Your instructions: Extract exactly those lines that lie between the start of the material and the line with "and lever core.", including both boundary lines and no others.

Data lines:

++++++

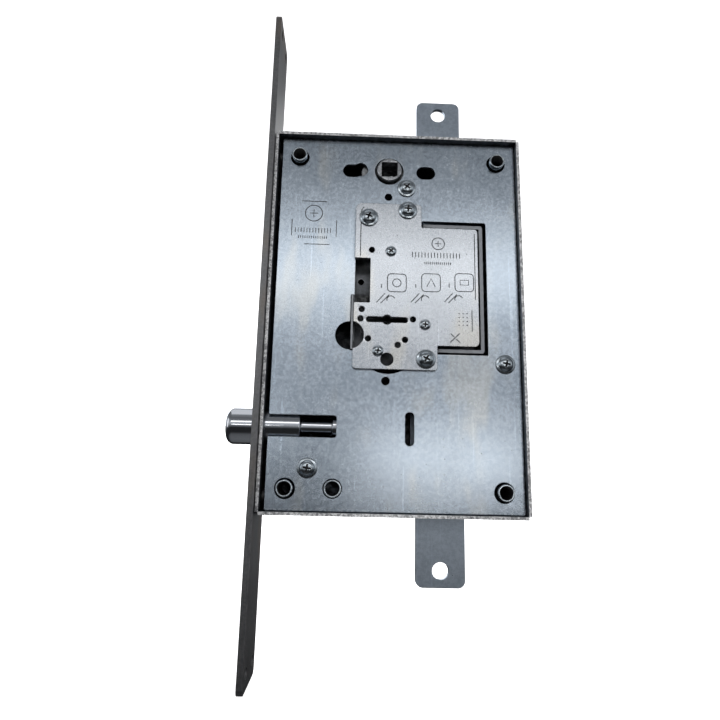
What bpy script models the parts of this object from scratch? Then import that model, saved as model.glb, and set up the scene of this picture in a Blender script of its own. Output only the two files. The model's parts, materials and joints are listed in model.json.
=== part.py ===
"""Mortise lock for an armoured door: forend, sheet case, deadbolt, rods, handle hub and lever core.

The frame is the lock's own, upright as in the door. The origin is the centre of the forend's
outer face, +X runs into the case, -Y is the cover side and +Z is up. Lengths are in metres.
"""

import math

import bmesh
import bpy
from mathutils import Matrix, Vector

MM = 0.001
GAP = 0.3 * MM
SHEET = 1.5 * MM
OVERCUT = 2 * MM
ROUND_STEPS = 24

# Forend: a flat strip that is let into the door's edge.
FOREND_LENGTH = 338 * MM
FOREND_WIDTH = 32 * MM
FOREND_THICK = 3 * MM
FOREND_CORNER = 3 * MM
FOREND_SCREW_Y = 8.7 * MM
FOREND_SCREW_Z = 161.5 * MM
FOREND_SCREW_RADIUS = 2.6 * MM
FOREND_COUNTERSINK_RADIUS = 5 * MM
RIVET_Z = (92 * MM, -86 * MM)
RIVET_RADIUS = 2.5 * MM

# Case: a folded tray, open on the cover side.
CASE_LEFT = FOREND_THICK + GAP
CASE_RIGHT = 131 * MM
CASE_TOP = 100.5 * MM
CASE_BOTTOM = -94 * MM
CASE_HALF_DEPTH = 13 * MM
FLOOR_Y = CASE_HALF_DEPTH - SHEET

# Cover: a flat sheet let into the tray's mouth.
COVER_FACE_Y = -9.2 * MM
COVER_BACK_Y = COVER_FACE_Y + SHEET
COVER_LEFT = 6.8 * MM
CORE_FACE_Y = COVER_FACE_Y - GAP - SHEET

# Deadbolt, its neck and the carriage that moves it.
BOLT_Z = -52.8 * MM
BOLT_RADIUS = 9 * MM
BOLT_HEAD_X = -14.2 * MM
BOLT_SHOULDER_X = 22.4 * MM
NECK_RADIUS = 5.5 * MM
COLLAR_X = 37.3 * MM
COLLAR_RADIUS = 7.35 * MM
COLLAR_THICK = 4 * MM
THROW = 14 * MM
WINDOW_END_X = 39.3 * MM
WINDOW_HALF_HEIGHT = 5.2 * MM
BOLT_NOSE = 3.2 * MM
BOLT_CHAMFER = 1 * MM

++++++

Solution:
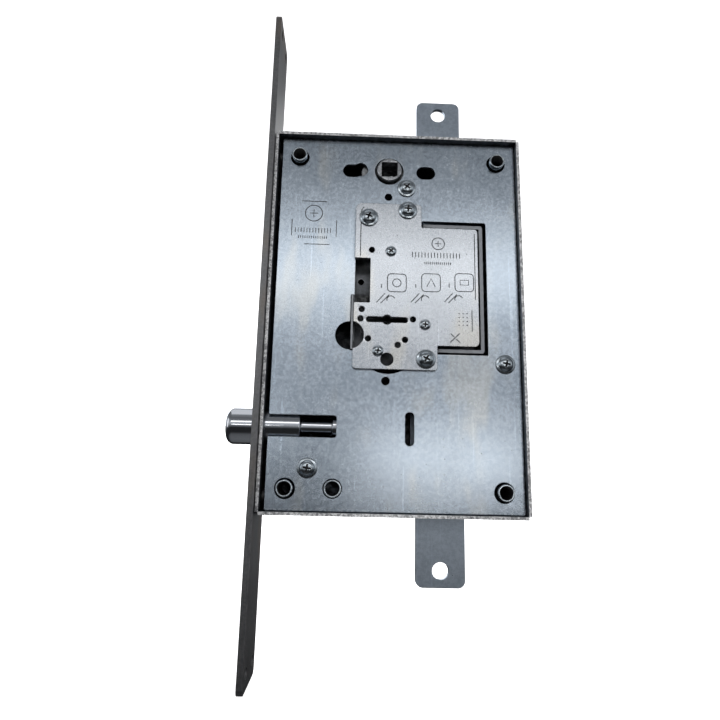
What bpy script models the parts of this object from scratch? Then import that model, saved as model.glb, and set up the scene of this picture in a Blender script of its own. Output only the two files. The model's parts, materials and joints are listed in model.json.
=== part.py ===
"""Mortise lock for an armoured door: forend, sheet case, deadbolt, rods, handle hub and lever core.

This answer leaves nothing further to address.